Benefits of Percutaneous Closure
Disease Related Benefits
- Fewer complications compared to surgical closure
- Reduced need for blood transfusions
- Symptomatic improvement
- Regression of positive airway pressure
- Positive changes in right ventricle performance
- Improved functional capacity
- Left atrial volume index
- Left ventricular myocardial performance index
- Right ventricular myocardial performance index
- Peak oxygen uptake
- Less invasive no need for cardiopulmonary bypass
- Successful implantation rates of more than 96%
- Established practice (done in most hospital these days)
- Shorter hospital stays
The frequency of complications with percutaneous closure is low, manifesting in under 9% of all cases. With experienced, skilled clinicians, the rate of complication may be as low as 1%. Complications associated with percutaneous closure include:
- Device embolization
- Malposition of the device
- Device erosion
- Atrial fibrillation or supraventricular tachycardia
- Transient antrioventricular block/heart block
- Pericardial effusion
- Thrombus formation in the left atrial appendage
- Iliac vein dissection
- Groin hematoma
- Cardiac perforation
- Increased levels of cardiac troponin I
- Residual shunts
- There can be migration or erosion of the device so follow-up is warranted.

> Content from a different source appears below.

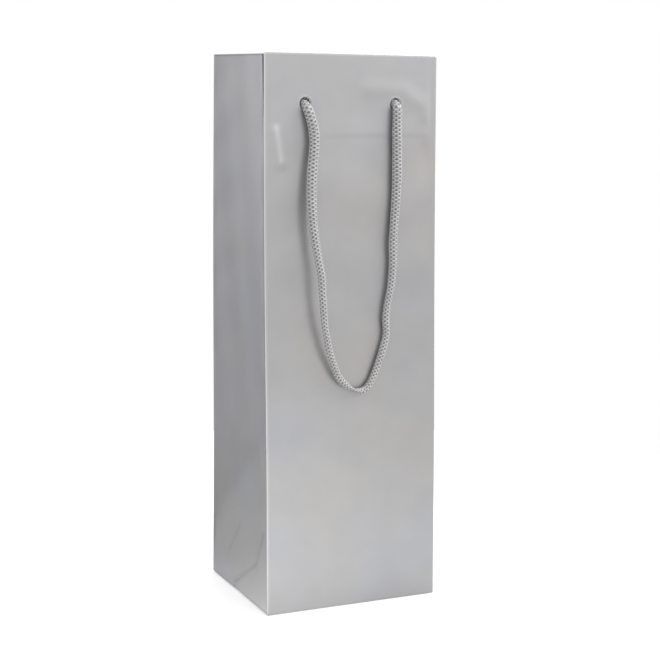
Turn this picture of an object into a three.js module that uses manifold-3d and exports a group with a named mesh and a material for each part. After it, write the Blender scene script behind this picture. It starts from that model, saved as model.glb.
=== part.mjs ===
// Wine gift bag: one folded and glued paper sheet, two reinforcement cards,
// a loose base board and a knotted rope handle in the holes of the front.
// Millimetres, +Z up. The origin is the centre of the underside and the front faces -Y.
import * as THREE from 'three';
import { mergeVertices } from 'three/addons/utils/BufferGeometryUtils.js';
import Module from 'manifold-3d';

// The standing bag
const WIDTH = 120;
const DEPTH = 104;
const HEIGHT = 360;

// Thickness of the laminated paper, the reinforcement card and the base board
const PAPER = 0.3;
const CARD = 0.6;
const BOARD = 1.2;

// The turned-in top edge, with a card inside it on the front and on the back
const HEM_DEPTH = 50;
const CARD_WIDTH = 108;
const CARD_HEIGHT = 46;

// The lap joint that closes the sheet into a tube, behind the front's left edge
const SEAM_FLAP_WIDTH = 17;

// The bottom: the front and back flaps lap in the middle, over tucks from the sides
const FLAP_LAP = 24;
const FLAP_SIDE_CLEARANCE = 0.5;
const FLAP_TAPER = 1.7;
const TUCK_LENGTH = 40;
const BOARD_CLEARANCE = 3;

// Punched holes for the handles, a little to the left of each face's middle
const HOLE_DIAMETER = 7.5;
const HOLE_SPACING = 62;
const HOLE_OFFSET = -1.6;
const HOLE_DROP = 31.2;
const HOLE_SEGMENTS = 20;

// Rope handle
const ROPE_DIAMETER = 6;
const ROPE_SIDES = 10;
const ROPE_STEPS = 36;
const ROPE_STAND_OFF = 5;
const PIVOT_GAP = 0.3;
const KNOT_WIDTH = 14;
const KNOT_THICKNESS = 10.5;
const KNOT_GAP = 0.5;
const KNOT_TAIL = 14;
const KNOT_SEGMENTS = 20;
const ROUND_STEPS = 6;

const innerX = WIDTH / 2 - PAPER;
const innerY = DEPTH / 2 - PAPER;
const hemInnerX = innerX - PAPER;
const hemBottom = HEIGHT - HEM_DEPTH;
const leftHoleX = HOLE_OFFSET - HOLE_SPACING / 2;
const rightHoleX = HOLE_OFFSET + HOLE_SPACING / 2;
const holeZ = HEIGHT - HOLE_DROP;
const ropeRadius = ROPE_DIAMETER / 2;
const pivotY = -(DEPTH / 2 + ROPE_STAND_OFF);
const ropeStartZ = holeZ - ropeRadius - PIVOT_GAP;

// The front handle as it hangs, from under the left hole to under the right one.
// It bows away from the front on the left and closes in a pinched bend near the middle.
const HANDLE_ROUTE = [
  [leftHoleX, pivotY, ropeStartZ],
  [-30.6, -57.4, 318.5],
  [-29.2, -57.9, 312],
  [-28.8, -58.4, 305],
  [-29.4, -58.9, 298],
  [-30.6, -59.5, 289],
  [-31.7, -60.2, 277],
  [-31.9, -61.2, 265],
  [-31.6, -62.2, 254],
  [-30.4, -63.5, 242],
  [-28.8, -64.7, 230.5],
  [-27.1, -65.4, 221],
  [-26.7, -65.7, 212],
  [-25.9, -65.7, 200],
  [-24.8, -65.0, 189],
  [-22.9, -64.0, 181],
  [-20.9, -62.9, 173],
  [-17.8, -61.5, 165],
  [-12.9, -59.4, 155],
  [-7.2, -58.1, 149],
  [-2.0, -57.4, 145.8],
  [3.2, -57.1, 144.2],
  [7.2, -56.8, 145.2],
  [11.0, -56.6, 149.5],
  [15.2, -56.5, 158.5],
  [19.3, -56.5, 169.7],
  [21.9, -56.6, 180],
  [21.5, -56.7, 190],
  [22.6, -56.8, 200],
  [25.0, -57.0, 212],
  [26.1, -57.2, 227],
  [26.0, -57.2, 239],
  [26.8, -57.2, 251.5],
  [27.9, -57.1, 266],
  [28.7, -57.0, 282],
  [28.7, -57.0, 300],
  [28.6, -57.0, 312],
  [rightHoleX, pivotY, ropeStartZ],
];

const wasm = await Module();
wasm.setup();

const silverPaper = { color: 0xa9aaad, roughness: 0.38, metalness: 0.55 };
const whiteCard = { color: 0xdedcd6, roughness: 0.9, metalness: 0 };
const greyBoard = { color: 0x8f8b83, roughness: 0.95, metalness: 0 };
const silverRope = { color: 0x8d8f92, roughness: 0.8, metalness: 0 };

function namedMesh(name, geometry, look) {
  const made = new THREE.Mesh(geometry, new THREE.MeshStandardMaterial(look));
  made.name = name;
  return made;
}

// A plain rectangular slab between two limits on each axis
function slab(name, look, [x0, x1], [y0, y1], [z0, z1]) {
  const made = namedMesh(name, new THREE.BoxGeometry(x1 - x0, y1 - y0, z1 - z0), look);
  made.position.set((x0 + x1) / 2, (y0 + y1) / 2, (z0 + z1) / 2);
  return made;
}

function rectangle(x0, x1, z0, z1) {
  return new THREE.Shape([
    new THREE.Vector2(x0, z0),
    new THREE.Vector2(x1, z0),
    new THREE.Vector2(x1, z1),
    new THREE.Vector2(x0, z1),
  ]);
}

function punchHandleHoles(shape) {
  for (const x of [leftHoleX, rightHoleX]) {
    shape.holes.push(new THREE.Path().absarc(x, holeZ, HOLE_DIAMETER / 2, 0, 2 * Math.PI));
  }
  return shape;
}

// A sheet standing in the X-Z plane, whose front surface is at y = 0
function standingSheet(shape, thickness) {
  const settings = { depth: thickness, bevelEnabled: false, curveSegments: HOLE_SEGMENTS };
  const geometry = new THREE.ExtrudeGeometry(shape, settings);
  geometry.rotateX(Math.PI / 2);
  geometry.translate(0, thickness, 0);
  return geometry;
}

// A sheet lying in the X-Y plane, whose underside is at z = 0
function lyingSheet(corners, thickness) {
  const shape = new THREE.Shape(corners.map(([x, y]) => new THREE.Vector2(x, y)));
  return new THREE.ExtrudeGeometry(shape, { depth: thickness, bevelEnabled: false });
}

function toSolid(geometry) {
  const bare = geometry.clone();
  bare.deleteAttribute('normal');
  bare.deleteAttribute('uv');
  const merged = mergeVertices(bare);
  const vertProperties = new Float32Array(merged.attributes.position.array);
  const triVerts = new Uint32Array(merged.index.array);
  return new wasm.Manifold(new wasm.Mesh({ numProp: 3, vertProperties, triVerts }));
}

function toGeometry(solid) {
  const { vertProperties, triVerts } = solid.getMesh();
  const geometry = new THREE.BufferGeometry();
  geometry.setAttribute('position', new THREE.BufferAttribute(vertProperties, 3));
  geometry.setIndex(new THREE.BufferAttribute(triVerts, 1));
  geometry.computeVertexNormals();
  return geometry;
}

// The front or back panel of the sheet
function facePanel(name) {
  const shape = punchHandleHoles(rectangle(-WIDTH / 2, WIDTH / 2, 0, HEIGHT));
  const panel = namedMesh(name, standingSheet(shape, PAPER), silverPaper);
  panel.position.y = -DEPTH / 2;
  return panel;
}

// The card slipped between a face panel and its hem, a fold's thickness below the top
function reinforcementCard(name) {
  const top = HEIGHT - PAPER;
  const outline = rectangle(-CARD_WIDTH / 2, CARD_WIDTH / 2, top - CARD_HEIGHT, top);
  const card = namedMesh(name, standingSheet(punchHandleHoles(outline), CARD), whiteCard);
  card.position.y = -innerY;
  return card;
}

// The hem of a face panel: over the card's top edge, then down behind the card
function faceHem(name) {
  const behindCard = CARD + PAPER;
  const leg = standingSheet(
    punchHandleHoles(rectangle(-hemInnerX, hemInnerX, hemBottom, HEIGHT)), PAPER);
  leg.translate(0, CARD, 0);
  const fold = new THREE.BoxGeometry(2 * hemInnerX, behindCard, PAPER);
  fold.translate(0, behindCard / 2, HEIGHT - PAPER / 2);
  const hem = namedMesh(name, toGeometry(toSolid(leg).add(toSolid(fold))), silverPaper);
  hem.position.y = -innerY;
  return hem;
}

// One end of a rope: a round nose at the pivot, the stretch through the hole and the knot
function knottedEnd(name, x) {
  const knotFront = -pivotY - innerY + CARD + PAPER + KNOT_GAP;
  const profile = [];
  for (let i = 0; i <= ROUND_STEPS; i += 1) {
    const turn = (i / ROUND_STEPS) * Math.PI / 2;
    profile.push(new THREE.Vector2(ropeRadius * Math.sin(turn), -ropeRadius * Math.cos(turn)));
  }
  const neck = Math.asin(ropeRadius / (KNOT_WIDTH / 2));
  for (let i = 0; i <= 2 * ROUND_STEPS; i += 1) {
    const turn = neck + (i / (2 * ROUND_STEPS)) * (Math.PI - neck);
    const along = knotFront + KNOT_THICKNESS / 2 * (1 - Math.cos(turn));
    const isEnd = i === 2 * ROUND_STEPS;
    profile.push(new THREE.Vector2(isEnd ? 0 : KNOT_WIDTH / 2 * Math.sin(turn), along));
  }
  const rope = toSolid(new THREE.LatheGeometry(profile, KNOT_SEGMENTS));
  const tail = new THREE.CylinderGeometry(ropeRadius, ropeRadius, KNOT_TAIL, KNOT_SEGMENTS);
  tail.rotateX(Math.PI / 2);
  tail.translate(0, knotFront + KNOT_THICKNESS / 2, -KNOT_TAIL / 2);
  const end = namedMesh(name, toGeometry(rope.add(toSolid(tail))), silverRope);
  end.position.set(x, pivotY, holeZ);
  return end;
}

function handleCord(name) {
  const route = new THREE.CatmullRomCurve3(HANDLE_ROUTE.map((p) => new THREE.Vector3(...p)));
  const section = new THREE.Shape(Array.from({ length: ROPE_SIDES }, (_, i) => {
    const turn = (i / ROPE_SIDES) * 2 * Math.PI;
    return new THREE.Vector2(ropeRadius * Math.cos(turn), ropeRadius * Math.sin(turn));
  }));
  const geometry = new THREE.ExtrudeGeometry(section, {
    steps: ROPE_STEPS,
    extrudePath: route,
    bevelEnabled: false,
  });
  return namedMesh(name, geometry, silverRope);
}

// Everything that the front and the back have alike, built as the front
function face(side) {
  const group = new THREE.Group();
  group.add(
    facePanel(`${side}_panel`),
    faceHem(`${side}_hem`),
    reinforcementCard(`${side}_reinforcement_card`),
  );
  return group;
}

// The front handle: its hanging loop, and a knotted end in each hole
function frontHandle() {
  const group = new THREE.Group();
  group.add(
    handleCord('front_handle_cord'),
    knottedEnd('front_handle_knot_left', leftHoleX),
    knottedEnd('front_handle_knot_right', rightHoleX),
  );
  return group;
}

// A side panel and its hem, built as the left side
function side(name) {
  const group = new THREE.Group();
  const depth = [-innerY, innerY];
  group.add(
    slab(`${name}_side_panel`, silverPaper, [-WIDTH / 2, -innerX], depth, [0, HEIGHT]),
    slab(`${name}_side_hem`, silverPaper, [-innerX, -hemInnerX], depth, [hemBottom, HEIGHT]),
  );
  return group;
}

// A long bottom flap from the front's lower edge to past the middle
function bottomFlap(name) {
  const root = innerX - FLAP_SIDE_CLEARANCE;
  const tip = root - FLAP_TAPER;
  const reach = FLAP_LAP / 2;
  const corners = [[-root, -innerY], [root, -innerY], [tip, reach], [-tip, reach]];
  return namedMesh(name, lyingSheet(corners, PAPER), silverPaper);
}

// A short tuck from the left side's lower edge, with its corners cut at 45 degrees
function bottomTuck(name) {
  const root = innerY - FLAP_SIDE_CLEARANCE;
  const corners = [
    [-innerX, -root],
    [-innerX + TUCK_LENGTH, -root + TUCK_LENGTH],
    [-innerX + TUCK_LENGTH, root - TUCK_LENGTH],
    [-innerX, root],
  ];
  return namedMesh(name, lyingSheet(corners, PAPER), silverPaper);
}

function turnedAbout(object) {
  const group = new THREE.Group();
  group.add(object);
  group.rotation.z = Math.PI;
  return group;
}

// Layers of the bottom from the ground up: back flap, front flap, side tucks, base board
function bottom() {
  const group = new THREE.Group();
  const backFlap = bottomFlap('back_bottom_flap');
  const frontFlap = bottomFlap('front_bottom_flap');
  frontFlap.position.z = PAPER;
  const tucks = [bottomTuck('left_bottom_tuck'), bottomTuck('right_bottom_tuck')];
  tucks.forEach((tuck) => { tuck.position.z = 2 * PAPER; });
  const boardX = innerX - BOARD_CLEARANCE;
  const boardY = innerY - BOARD_CLEARANCE;
  const boardBottom = 3 * PAPER;
  group.add(
    turnedAbout(backFlap),
    frontFlap,
    tucks[0],
    turnedAbout(tucks[1]),
    slab('base_board', greyBoard, [-boardX, boardX], [-boardY, boardY],
      [boardBottom, boardBottom + BOARD]),
  );
  return group;
}

// The seam flap is glued to the inside of the front panel, from above the tucks to the hem
const seamFlap = slab('side_seam_flap', silverPaper,
  [-innerX, -innerX + SEAM_FLAP_WIDTH], [-innerY, -innerY + PAPER],
  [3 * PAPER + FLAP_SIDE_CLEARANCE, hemBottom - FLAP_SIDE_CLEARANCE]);

const bag = new THREE.Group();
bag.add(
  face('front'),
  turnedAbout(face('back')),
  frontHandle(),
  side('left'),
  turnedAbout(side('right')),
  bottom(),
  seamFlap,
);

export default bag;
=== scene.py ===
"""Wine gift bag: the looks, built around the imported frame. Metres, +Z up, front towards -Y."""

import math

import bpy
import numpy as np
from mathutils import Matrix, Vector


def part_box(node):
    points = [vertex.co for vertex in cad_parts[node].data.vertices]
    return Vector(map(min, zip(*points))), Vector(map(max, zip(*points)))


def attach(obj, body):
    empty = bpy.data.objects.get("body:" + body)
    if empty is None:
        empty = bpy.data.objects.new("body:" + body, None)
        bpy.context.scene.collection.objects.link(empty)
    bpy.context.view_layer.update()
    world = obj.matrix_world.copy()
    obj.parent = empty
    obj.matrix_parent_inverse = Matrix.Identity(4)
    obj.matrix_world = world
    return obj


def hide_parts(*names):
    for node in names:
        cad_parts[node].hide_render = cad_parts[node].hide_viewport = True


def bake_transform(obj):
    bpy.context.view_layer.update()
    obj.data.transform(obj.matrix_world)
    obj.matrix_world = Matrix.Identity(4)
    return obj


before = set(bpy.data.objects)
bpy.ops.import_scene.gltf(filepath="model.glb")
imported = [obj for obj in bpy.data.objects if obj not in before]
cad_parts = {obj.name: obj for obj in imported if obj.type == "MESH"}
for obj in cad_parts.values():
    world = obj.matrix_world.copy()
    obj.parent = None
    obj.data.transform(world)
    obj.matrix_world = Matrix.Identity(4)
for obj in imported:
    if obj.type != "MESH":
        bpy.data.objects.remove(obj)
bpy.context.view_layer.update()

MM = 0.001

# The standing bag, from the frame
panel_low, panel_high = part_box("front_panel")
card_low, card_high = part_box("front_reinforcement_card")
HALF_WIDTH = panel_high.x
HALF_DEPTH = -panel_low.y
HEIGHT = panel_high.z
PAPER = panel_high.y - panel_low.y
CARD = card_high.y - card_low.y
HEM_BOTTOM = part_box("front_hem")[0].z

# Handle holes, as in the CAD: how far along their face they are, seen from outside it
LEFT_HOLE = -32.6 * MM
RIGHT_HOLE = 29.4 * MM
HOLES = (LEFT_HOLE, RIGHT_HOLE)
HOLE_Z = 328.8 * MM
HOLE_RADIUS = 3.75 * MM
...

The prognosis of percutaneous repair of atrial septal defect is generally good. However, the prognosis varies and depends on some factors like age at surgery, size of defect, amount of blood shunting and other associated co-morbidities at the time of repair. Some complications like pulmonary hypertension, Eisenmenger’s syndrome, right sided heart failure, arrhythmias (atrial fibrillation, atrial flutter) and stroke can occur after the repair. However, these are common in older patients(>40years) compared to younger patients.
Supportive Trial Data
Trials Comparing Percutaneous versus Surgical Closure
1) In a multicenter, non-randomized study performed in 29 pediatric cardiology centers, the patients were allotted to either the percutaneous closure or the surgical closure group depending on their preference. The success rate of the surgery was similar in the percutaneous closure and the surgical closure. However, the complication rates were more in the surgical groups (24%) compared to the percutaneous groups (7.2%). Also, the mean hospital stay was 3 days in surgical group compared to 1 day in the percutaneous device group. Additionally, surgical closure required sternotomy and cardiopulmonary bypass. With appropriate patient selection, device closure could be very successful. Also, it is safe and effective compared to other modalities.

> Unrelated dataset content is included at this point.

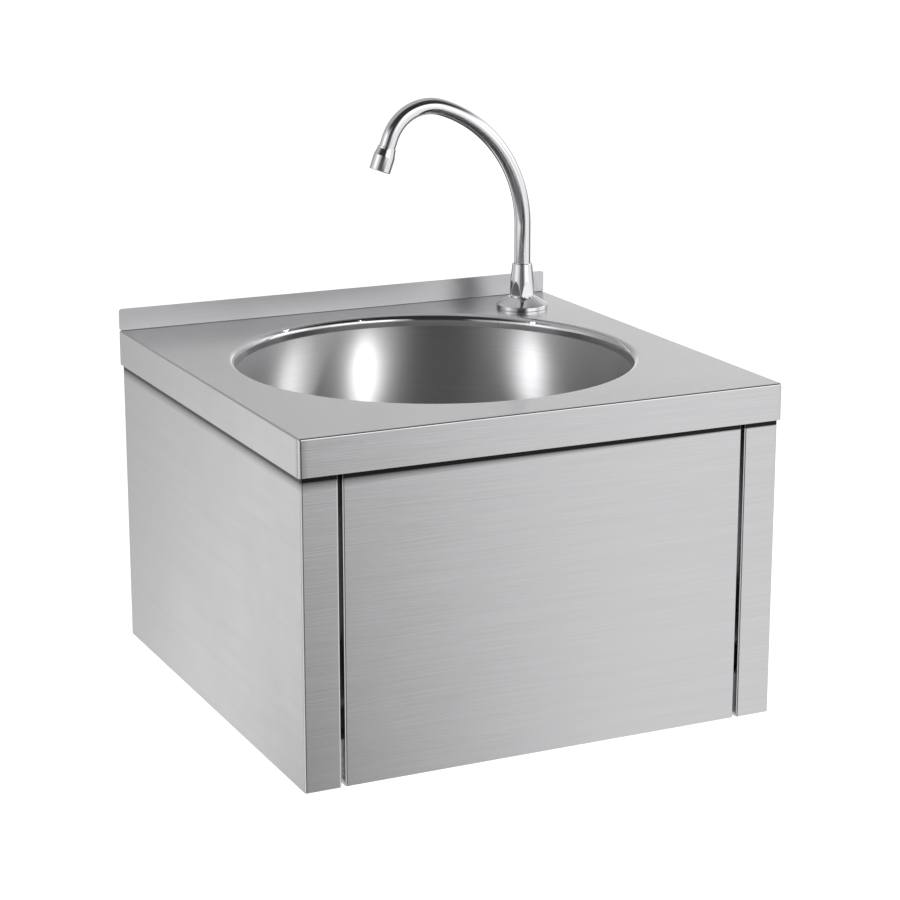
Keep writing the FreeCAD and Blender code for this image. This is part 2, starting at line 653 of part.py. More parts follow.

2) A study done on 45 subjects (15 with percutaneous closure, 15 with surgical correction and 15 control) to evaluate the left and right atrial function after transcatheter atrial septal defect closure compared with surgically treated ASD, using strain (epsilon) and epsilon rate imaging (SR) techniques, found that in the surgical corrected groups the peak systolic epsilon and SR values were significantly reduced compared to device and control group. Thus, it could be concluded that percutaneous closure helps in conserving both the atrial regional myocardial properties. 
Trials Testing the Efficacy and Safety of Device Closure
In a study done on 236 patients with ostium secundum (ASD), to evaluate the safety and efficacy of transcatheter closure with the amplatzer septal occluder, the device was found to be very efficient. It causes atrial septal defect closure in 84.7% of the treated patient population. During a median follow up of 2.3 years complete closure was documented in 94%, with a residual shunt only in 12 patients. Two of the treated patients were reported to have procedure related complications like retroperitoneal bleeding and air embolism.